Task description: Single out each line with the word "None" and copy it.

Given material:
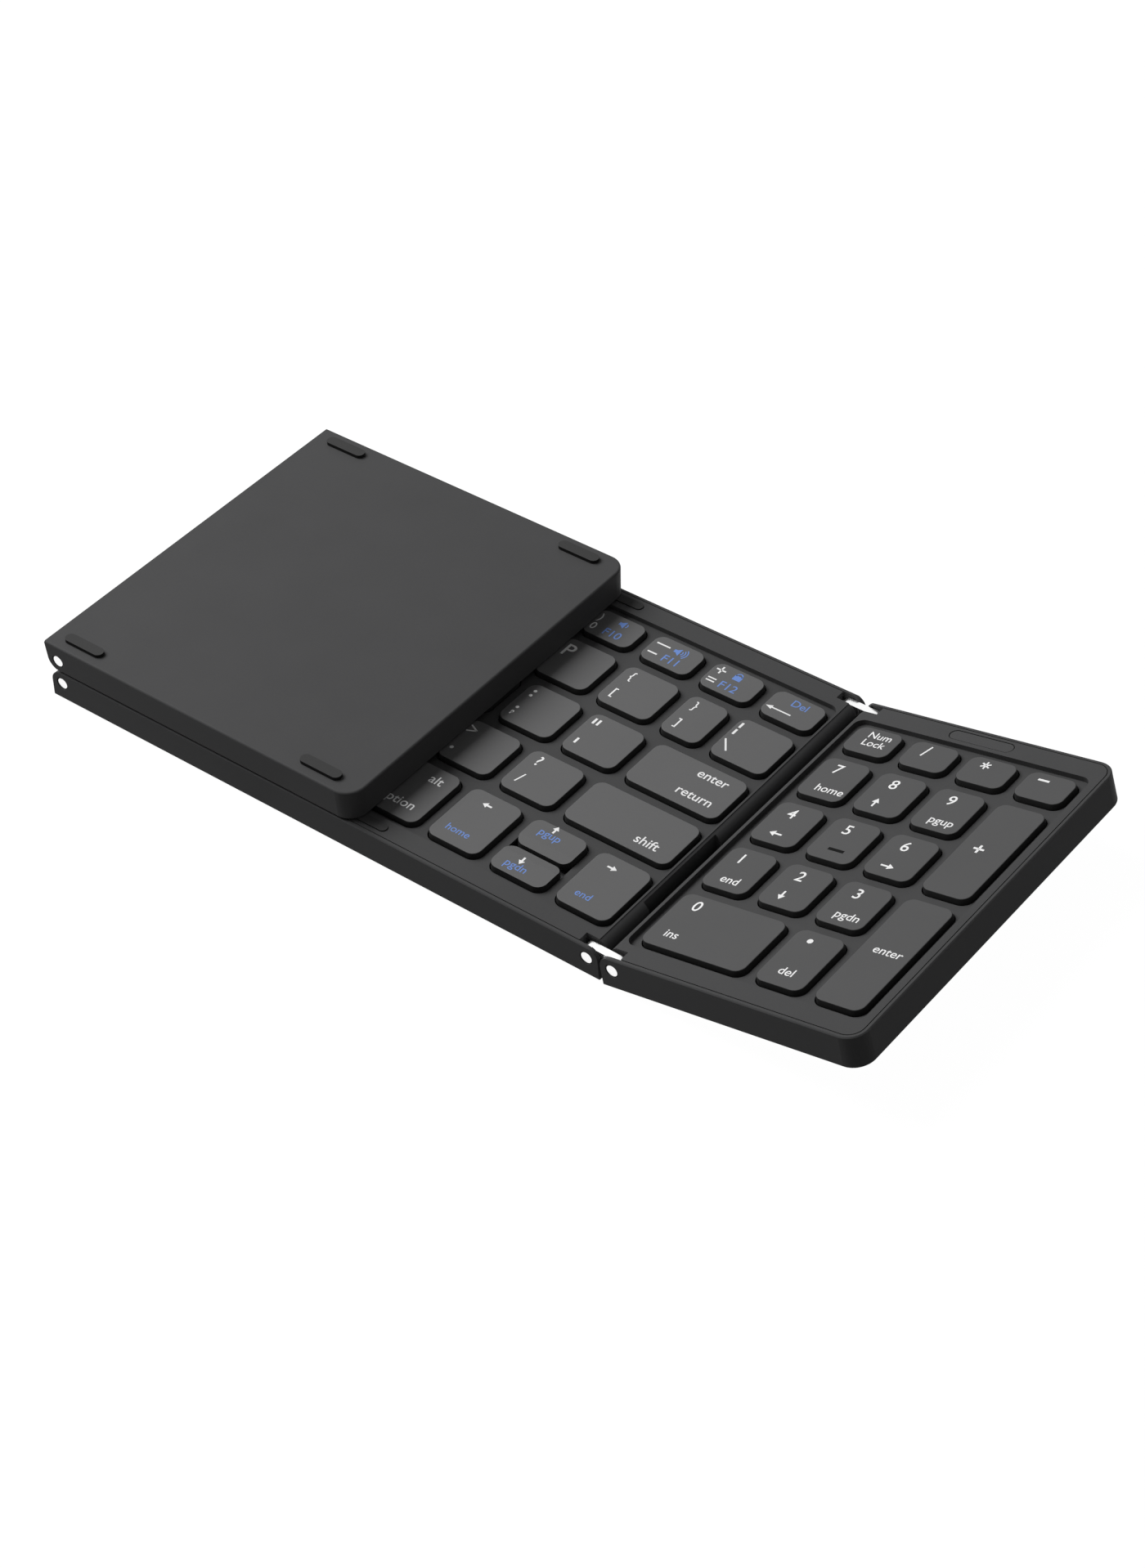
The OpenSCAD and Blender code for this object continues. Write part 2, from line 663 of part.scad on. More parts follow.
module centre_tray() {
    color(body_colour) at_centre() difference() {
        union() {
            difference() {
                centre_block();
                difference() {
                    box([-half_span - nose_inner, half_span + nose_inner],
                        [-half_depth + wall, half_depth - wall], [floor_z, far]);
                    both_ends() translate([-half_span, 0, 0]) front_and_back() hinge_block(0);
                }
            }
            screw_columns(centre_foot_x);
            ribs(centre_ribs);
        }
        both_ends() translate([-half_span, 0, 0]) {
            front_and_back() link_slot();
            front_and_back() pin_bores();
            cable_opening();
        }
        foot_recesses(centre_foot_x);
        screw_holes(centre_foot_x);
        box([port_x - port_width / 2 - 0.3, port_x + port_width / 2 + 0.3],
            [half_depth - 2 * wall, half_depth + cut],
            [port_z - 0.1, port_z + port_height + 0.2]);
    }
}

module centre_frame() {
    color(body_colour) at_centre() difference() {
        union() {
            box([-half_span - frame_edge, half_span + frame_edge],
                [-half_depth + frame_inset, half_depth - frame_inset],
                [ring_z, rim_height - rim_groove_depth]);
            box([-half_span - frame_edge, half_span + frame_edge],
                [-half_depth + top_inset, half_depth - top_inset], [ring_z + cut, rim_height]);
        }
        well([-half_span - well_past_pin, half_span + well_past_pin], [well_front, well_back]);
        for (k = all_centre_keys) key_hole(k);
        both_ends() translate([-half_span, 0, 0]) {
            front_and_back() hinge_block(fit_gap);
            front_and_back() frame_slot();
        }
        screw_pilots(centre_foot_x);
        front_and_back() stadium(bumper_x, bumper_y, [rim_height - bumper_recess, far],
            bumper_length + 2 * fit_gap, bumper_width + 2 * fit_gap);
    }
}

centre_plate_x = [-half_span - plate_past_pin, half_span + plate_past_pin];
module centre_key_plate() { color("silver") at_centre() key_plate(centre_plate_x, plate_y); }
module centre_switch_sheet() {
    color("dimgray") at_centre() switch_sheet(centre_plate_x, plate_y,
        [for (k = all_centre_keys) if (k != half_place) k, half_key(1), half_key(-1)]);
}
module centre_feet() { color(rubber_colour) at_centre() feet(centre_foot_x); }
module centre_screws() { color(steel_colour) at_centre() screws(centre_foot_x); }
module fold_bumpers() {
    color(rubber_colour) at_centre() front_and_back()
        stadium(bumper_x, bumper_y, [rim_height - bumper_recess, rim_height + bumper_proud],
            bumper_length, bumper_width);
}
module battery() {
    r = battery_thickness / 2;
    color("silver") at_centre() translate([battery_place[0], battery_place[1], floor_z + fit_gap]) {
        box([r, battery_width - r], [0, battery_depth - 4], [0, battery_thickness]);
        for (x = [r, battery_width - r]) rod_y(x, 0, battery_depth - 4, r, r);
        box([4, battery_width - 4], [battery_depth - 4.1, battery_depth - 2], [r - 0.3, r + 0.3]);
    }
}
module controller_board() {
    x = board_place[0];
    y = board_place[1];
    top = board_z + board_thickness;
    chip_x = x + board_width * 0.7;
    color("darkgreen") at_centre() {
        box([x, x + board_width], [y, y + board_depth], [board_z, top]);
        box([x + 14, x + 21], [y + 6, y + 13], [top - 0.1, top + 0.8]);
        box([chip_x - 2.5, chip_x + 2.5], [y + 8, y + 12], [top - 0.1, top + 0.7]);
        box([x + 3, x + 13], [y + 1, y + 4], [top - 0.1, cable_z - fit_gap]);
        for (post = [x + 2, x + board_width - 2])
            translate([post, y + board_depth / 2, floor_z]) cylinder(h = 0.4, r = 1.2);
        box([x + board_width / 2 - 6, x + board_width / 2 + 6],
            [y + board_depth - 1, half_depth - wall - port_depth + 1],
            [board_z, top]);
        difference() {
            box([port_x - port_width / 2, port_x + port_width / 2],
                [half_depth - wall - port_depth, half_depth - wall / 2], [port_z, port_z + port_height]);
            box([port_x - port_width / 2 + 0.4, port_x + port_width / 2 - 0.4],
                [half_depth - wall - port_depth + 1.5, half_depth],
                [port_z + 0.4, port_z + port_height - 0.4]);
        }
    }
}
module flat_cable() {
    end = half_span + hinge_end - 0.6;
    z = [cable_z, cable_z + cable_thickness];
    color("sienna") at_centre() {
        box([-end, end], [cable_y - cable_width / 2, cable_y + cable_width / 2], z);
        box([cable_branch_x - 4, cable_branch_x + 4], [cable_y, board_place[1] + 2.5], z);
    }
}

// ---- links ----

module link_pair(direction) {
    front_and_back() for (i = [0]) {
        y0 = -half_depth + link_from_side;
        y1 = y0 + link_thickness;
        difference() {
            rotate([0, -direction, 0]) {
                rod_y(0, y0, y1, 0, link_radius);
                rod_y(link_length, y0, y1, 0, link_radius);
                box([0, link_length], [y0, y1], [-link_radius, link_radius]);
            }
            rotate([0, -direction, 0]) for (x = [0, link_length])
                rod_y(x, y0 - cut, y1 + cut, 0, pin_radius + 0.02);
        }
    }
}
module link_pin_set(direction) {
    y_head = -half_depth + fit_gap;
    y_neck = -half_depth + pin_recess_depth - fit_gap;
    y_end = -half_depth + slot_inner + bore_depth - 0.1;
    front_and_back() rotate([0, -direction, 0]) for (x = [0, link_length]) {
        rod_y(x, y_head, y_neck, 0, pin_head_radius);
        rod_y(x, y_head, y_end, 0, pin_radius);
    }
}
module left_links() { color(steel_colour) at_left_pin() link_pair(90); }
module left_link_pins() { color(steel_colour) at_left_pin() link_pin_set(90); }
module right_links() { color(steel_colour) at_right_pin() link_pair(0); }
module right_link_pins() { color(steel_colour) at_right_pin() link_pin_set(0); }

// ---- left panel ----

module left_tray() { color(body_colour) at_left() side_tray(left_reach, left_foot_x, left_ribs); }
module left_frame() {
    color(body_colour) at_left() side_frame(left_reach, [-well_back, -well_front], all_left_keys,
        left_foot_x);
}
left_plate_x = [-plate_past_pin, left_well_end + 1];
module left_key_plate() { color("silver") at_left() key_plate(left_plate_x, plate_y); }
module left_switch_sheet() {
    color("dimgray") at_left() switch_sheet(left_plate_x, plate_y, all_left_keys);
}
module left_feet() { color(rubber_colour) at_left() feet(left_foot_x); }
module left_screws() { color(steel_colour) at_left() screws(left_foot_x); }
module left_keys() { at_left() for (k = all_left_keys) key(k); }

// ---- right panel ----

module right_tray() { color(body_colour) at_right() side_tray(right_reach, right_foot_x, right_ribs); }
module right_frame() {
    color(body_colour) at_right() side_frame(right_reach, [well_front, well_back], all_pad_keys,
        right_foot_x)
        stadium(window_from_pin, window_y, [rim_height - window_thickness, far],
            window_length + 2 * fit_gap, window_width + 2 * fit_gap);
}
right_plate_x = [-plate_past_pin, right_reach - end_bezel + 1];
module right_key_plate() { color("silver") at_right() key_plate(right_plate_x, plate_y); }
module right_switch_sheet() {
    color("dimgray") at_right() switch_sheet(right_plate_x, plate_y, all_pad_keys);
}
module right_feet() { color(rubber_colour) at_right() feet(right_foot_x); }
module right_screws() { color(steel_colour) at_right() screws(right_foot_x); }
module indicator_window() {
    color(body_colour) at_right()
        stadium(window_from_pin, window_y, [rim_height - window_thickness, rim_height - fit_gap],
            window_length, window_width);
}

// ---- single keys ----

module centre_cap(row, n) at_centre() key(centre_key(row, n));
module centre_caps(row, from) at_centre() for (n = [from : len(centre_rows[row]) - 1])
    key(centre_key(row, n));
module pad_cap(i) at_right() key(all_pad_keys[i]);

centre_tray();
centre_frame();
centre_key_plate();
centre_switch_sheet();
centre_feet();
centre_screws();
fold_bumpers();
battery();
controller_board();
flat_cable();
left_links();
left_link_pins();
left_tray();
left_frame();
left_key_plate();
left_switch_sheet();
left_feet();
left_screws();
left_keys();
right_links();
right_link_pins();
right_tray();
right_frame();
right_key_plate();
right_switch_sheet();
right_feet();
right_screws();
indicator_window();
centre_caps(0, 3);  // number_row_keys
centre_caps(1, 1);  // top_row_keys
centre_caps(2, 1);  // home_row_keys
centre_caps(3, 1);  // bottom_row_keys
centre_caps(4, 3);  // space_row_keys
centre_cap(0, 0);  // key_delete
centre_cap(0, 1);  // key_equals
centre_cap(0, 2);  // key_hyphen
centre_cap(1, 0);  // key_backslash
centre_cap(2, 0);  // key_return
centre_cap(3, 0);  // key_shift
centre_cap(4, 2);  // key_left
at_centre() half_key_cap(1);  // key_page_up
at_centre() half_key_cap(-1);  // key_page_down
centre_cap(4, 0);  // key_right
pad_cap(0);  // key_num_lock
pad_cap(1);  // key_divide
pad_cap(2);  // key_multiply
pad_cap(3);  // key_minus
pad_cap(4);  // key_7
pad_cap(5);  // key_8
pad_cap(6);  // key_9
pad_cap(7);  // key_plus
pad_cap(8);  // key_4
pad_cap(9);  // key_5
pad_cap(10);  // key_6
pad_cap(11);  // key_1
pad_cap(12);  // key_2
pad_cap(13);  // key_3
pad_cap(14);  // key_pad_enter
pad_cap(15);  // key_0
pad_cap(16);  // key_point
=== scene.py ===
# %% [markdown]
# # A folding keyboard, dressed for the studio
#
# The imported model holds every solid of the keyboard: three panels, the links and pins between them, the
# feet, and a key on each slide. It is the fixed frame of this lesson, and each step adds one finish or one
# kind of detail to it. Everything is in metres, with +Z up and +X towards the number pad.

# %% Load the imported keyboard
import json
import math

import bmesh
import bpy
import numpy as np
from mathutils import Matrix, Vector


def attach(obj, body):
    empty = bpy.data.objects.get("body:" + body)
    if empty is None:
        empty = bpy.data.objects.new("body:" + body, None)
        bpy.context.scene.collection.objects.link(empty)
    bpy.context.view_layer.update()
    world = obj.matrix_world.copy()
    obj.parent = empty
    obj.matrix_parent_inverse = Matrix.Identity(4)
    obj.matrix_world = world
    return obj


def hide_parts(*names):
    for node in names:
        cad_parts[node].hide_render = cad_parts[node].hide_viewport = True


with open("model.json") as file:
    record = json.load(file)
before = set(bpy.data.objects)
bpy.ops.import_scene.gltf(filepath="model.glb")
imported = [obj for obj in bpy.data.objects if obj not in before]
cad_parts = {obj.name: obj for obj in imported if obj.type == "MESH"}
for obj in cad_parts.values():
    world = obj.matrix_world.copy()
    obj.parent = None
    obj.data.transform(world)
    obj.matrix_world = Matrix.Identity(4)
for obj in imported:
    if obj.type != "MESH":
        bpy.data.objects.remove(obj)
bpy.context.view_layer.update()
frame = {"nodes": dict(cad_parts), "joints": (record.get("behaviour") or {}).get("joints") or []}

MM = 0.001
nodes = frame["nodes"]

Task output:
    if empty is None:
        empty = bpy.data.objects.new("body:" + body, None)
    obj.parent = None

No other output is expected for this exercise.